* Work to do:
Give back the whole listing exactly as shown.

* Data block:
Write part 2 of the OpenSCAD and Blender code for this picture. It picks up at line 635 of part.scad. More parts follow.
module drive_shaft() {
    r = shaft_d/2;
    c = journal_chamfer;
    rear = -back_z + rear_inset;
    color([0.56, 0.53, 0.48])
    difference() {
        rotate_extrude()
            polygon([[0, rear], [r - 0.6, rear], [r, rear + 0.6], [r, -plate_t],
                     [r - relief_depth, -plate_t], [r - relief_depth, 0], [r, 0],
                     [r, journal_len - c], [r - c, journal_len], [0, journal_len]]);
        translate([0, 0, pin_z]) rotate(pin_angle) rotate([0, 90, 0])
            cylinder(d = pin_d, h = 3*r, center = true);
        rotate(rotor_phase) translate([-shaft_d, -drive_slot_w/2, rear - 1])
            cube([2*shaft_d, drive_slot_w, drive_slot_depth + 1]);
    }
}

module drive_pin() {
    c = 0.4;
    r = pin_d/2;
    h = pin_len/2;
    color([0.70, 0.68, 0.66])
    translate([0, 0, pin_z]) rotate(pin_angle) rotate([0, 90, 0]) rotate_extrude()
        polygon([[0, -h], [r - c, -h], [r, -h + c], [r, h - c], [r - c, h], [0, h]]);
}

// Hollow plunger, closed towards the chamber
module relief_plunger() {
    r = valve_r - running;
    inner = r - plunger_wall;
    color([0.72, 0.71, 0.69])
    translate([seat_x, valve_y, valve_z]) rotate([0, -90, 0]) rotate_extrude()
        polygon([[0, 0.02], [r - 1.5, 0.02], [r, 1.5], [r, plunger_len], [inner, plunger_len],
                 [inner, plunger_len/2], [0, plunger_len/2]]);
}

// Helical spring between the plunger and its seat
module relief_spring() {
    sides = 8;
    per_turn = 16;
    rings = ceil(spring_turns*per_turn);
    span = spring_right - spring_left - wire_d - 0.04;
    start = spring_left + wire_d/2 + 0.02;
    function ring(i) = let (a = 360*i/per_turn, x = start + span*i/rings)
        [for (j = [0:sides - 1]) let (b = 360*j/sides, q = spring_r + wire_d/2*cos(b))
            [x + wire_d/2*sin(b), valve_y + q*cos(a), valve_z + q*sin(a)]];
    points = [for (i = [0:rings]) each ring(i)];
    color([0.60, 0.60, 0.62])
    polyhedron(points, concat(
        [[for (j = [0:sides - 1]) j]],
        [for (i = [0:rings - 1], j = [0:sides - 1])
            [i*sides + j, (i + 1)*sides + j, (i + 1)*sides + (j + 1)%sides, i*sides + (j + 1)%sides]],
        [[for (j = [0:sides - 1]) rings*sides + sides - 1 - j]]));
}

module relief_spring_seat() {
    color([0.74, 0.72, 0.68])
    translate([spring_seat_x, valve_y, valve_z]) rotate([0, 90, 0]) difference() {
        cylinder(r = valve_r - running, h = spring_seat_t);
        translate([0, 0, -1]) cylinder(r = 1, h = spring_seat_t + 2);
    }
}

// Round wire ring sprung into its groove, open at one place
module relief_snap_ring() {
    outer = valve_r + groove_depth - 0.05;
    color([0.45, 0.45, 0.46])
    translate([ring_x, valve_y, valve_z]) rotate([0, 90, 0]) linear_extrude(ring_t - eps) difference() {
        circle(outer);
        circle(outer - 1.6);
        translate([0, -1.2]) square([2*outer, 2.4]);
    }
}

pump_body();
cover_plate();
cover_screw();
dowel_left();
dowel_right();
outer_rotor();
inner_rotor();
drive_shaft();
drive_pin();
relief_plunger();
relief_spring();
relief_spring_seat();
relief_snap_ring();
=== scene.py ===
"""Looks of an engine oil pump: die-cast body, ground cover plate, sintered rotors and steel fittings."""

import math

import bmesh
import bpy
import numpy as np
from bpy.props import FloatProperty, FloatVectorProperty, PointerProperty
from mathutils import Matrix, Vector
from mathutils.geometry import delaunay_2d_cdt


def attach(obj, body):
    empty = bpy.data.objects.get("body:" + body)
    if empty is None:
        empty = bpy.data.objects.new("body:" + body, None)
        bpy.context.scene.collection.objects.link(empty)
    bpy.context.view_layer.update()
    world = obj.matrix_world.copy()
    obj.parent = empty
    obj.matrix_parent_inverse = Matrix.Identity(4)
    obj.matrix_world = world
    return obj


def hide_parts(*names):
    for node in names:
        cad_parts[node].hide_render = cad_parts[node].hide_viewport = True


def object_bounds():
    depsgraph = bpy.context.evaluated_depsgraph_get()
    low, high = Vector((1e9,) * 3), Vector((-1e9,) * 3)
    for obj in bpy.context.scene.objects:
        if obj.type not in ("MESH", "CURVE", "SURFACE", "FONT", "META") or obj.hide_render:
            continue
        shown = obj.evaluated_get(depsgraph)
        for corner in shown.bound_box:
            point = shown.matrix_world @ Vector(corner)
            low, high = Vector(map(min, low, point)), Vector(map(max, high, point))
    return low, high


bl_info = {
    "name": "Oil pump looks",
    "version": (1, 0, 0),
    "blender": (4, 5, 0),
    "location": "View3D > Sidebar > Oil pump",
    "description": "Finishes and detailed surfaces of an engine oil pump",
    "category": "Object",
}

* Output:
Write part 2 of the OpenSCAD and Blender code for this picture. It picks up at line 635 of part.scad. More parts follow.
module drive_shaft() {
    r = shaft_d/2;
    c = journal_chamfer;
    rear = -back_z + rear_inset;
    color([0.56, 0.53, 0.48])
    difference() {
        rotate_extrude()
            polygon([[0, rear], [r - 0.6, rear], [r, rear + 0.6], [r, -plate_t],
                     [r - relief_depth, -plate_t], [r - relief_depth, 0], [r, 0],
                     [r, journal_len - c], [r - c, journal_len], [0, journal_len]]);
        translate([0, 0, pin_z]) rotate(pin_angle) rotate([0, 90, 0])
            cylinder(d = pin_d, h = 3*r, center = true);
        rotate(rotor_phase) translate([-shaft_d, -drive_slot_w/2, rear - 1])
            cube([2*shaft_d, drive_slot_w, drive_slot_depth + 1]);
    }
}

module drive_pin() {
    c = 0.4;
    r = pin_d/2;
    h = pin_len/2;
    color([0.70, 0.68, 0.66])
    translate([0, 0, pin_z]) rotate(pin_angle) rotate([0, 90, 0]) rotate_extrude()
        polygon([[0, -h], [r - c, -h], [r, -h + c], [r, h - c], [r - c, h], [0, h]]);
}

// Hollow plunger, closed towards the chamber
module relief_plunger() {
    r = valve_r - running;
    inner = r - plunger_wall;
    color([0.72, 0.71, 0.69])
    translate([seat_x, valve_y, valve_z]) rotate([0, -90, 0]) rotate_extrude()
        polygon([[0, 0.02], [r - 1.5, 0.02], [r, 1.5], [r, plunger_len], [inner, plunger_len],
                 [inner, plunger_len/2], [0, plunger_len/2]]);
}

// Helical spring between the plunger and its seat
module relief_spring() {
    sides = 8;
    per_turn = 16;
    rings = ceil(spring_turns*per_turn);
    span = spring_right - spring_left - wire_d - 0.04;
    start = spring_left + wire_d/2 + 0.02;
    function ring(i) = let (a = 360*i/per_turn, x = start + span*i/rings)
        [for (j = [0:sides - 1]) let (b = 360*j/sides, q = spring_r + wire_d/2*cos(b))
            [x + wire_d/2*sin(b), valve_y + q*cos(a), valve_z + q*sin(a)]];
    points = [for (i = [0:rings]) each ring(i)];
    color([0.60, 0.60, 0.62])
    polyhedron(points, concat(
        [[for (j = [0:sides - 1]) j]],
        [for (i = [0:rings - 1], j = [0:sides - 1])
            [i*sides + j, (i + 1)*sides + j, (i + 1)*sides + (j + 1)%sides, i*sides + (j + 1)%sides]],
        [[for (j = [0:sides - 1]) rings*sides + sides - 1 - j]]));
}

module relief_spring_seat() {
    color([0.74, 0.72, 0.68])
    translate([spring_seat_x, valve_y, valve_z]) rotate([0, 90, 0]) difference() {
        cylinder(r = valve_r - running, h = spring_seat_t);
        translate([0, 0, -1]) cylinder(r = 1, h = spring_seat_t + 2);
    }
}

// Round wire ring sprung into its groove, open at one place
module relief_snap_ring() {
    outer = valve_r + groove_depth - 0.05;
    color([0.45, 0.45, 0.46])
    translate([ring_x, valve_y, valve_z]) rotate([0, 90, 0]) linear_extrude(ring_t - eps) difference() {
        circle(outer);
        circle(outer - 1.6);
        translate([0, -1.2]) square([2*outer, 2.4]);
    }
}

pump_body();
cover_plate();
cover_screw();
dowel_left();
dowel_right();
outer_rotor();
inner_rotor();
drive_shaft();
drive_pin();
relief_plunger();
relief_spring();
relief_spring_seat();
relief_snap_ring();
=== scene.py ===
"""Looks of an engine oil pump: die-cast body, ground cover plate, sintered rotors and steel fittings."""

import math

import bmesh
import bpy
import numpy as np
from bpy.props import FloatProperty, FloatVectorProperty, PointerProperty
from mathutils import Matrix, Vector
from mathutils.geometry import delaunay_2d_cdt


def attach(obj, body):
    empty = bpy.data.objects.get("body:" + body)
    if empty is None:
        empty = bpy.data.objects.new("body:" + body, None)
        bpy.context.scene.collection.objects.link(empty)
    bpy.context.view_layer.update()
    world = obj.matrix_world.copy()
    obj.parent = empty
    obj.matrix_parent_inverse = Matrix.Identity(4)
    obj.matrix_world = world
    return obj


def hide_parts(*names):
    for node in names:
        cad_parts[node].hide_render = cad_parts[node].hide_viewport = True


def object_bounds():
    depsgraph = bpy.context.evaluated_depsgraph_get()
    low, high = Vector((1e9,) * 3), Vector((-1e9,) * 3)
    for obj in bpy.context.scene.objects:
        if obj.type not in ("MESH", "CURVE", "SURFACE", "FONT", "META") or obj.hide_render:
            continue
        shown = obj.evaluated_get(depsgraph)
        for corner in shown.bound_box:
            point = shown.matrix_world @ Vector(corner)
            low, high = Vector(map(min, low, point)), Vector(map(max, high, point))
    return low, high


bl_info = {
    "name": "Oil pump looks",
    "version": (1, 0, 0),
    "blender": (4, 5, 0),
    "location": "View3D > Sidebar > Oil pump",
    "description": "Finishes and detailed surfaces of an engine oil pump",
    "category": "Object",
}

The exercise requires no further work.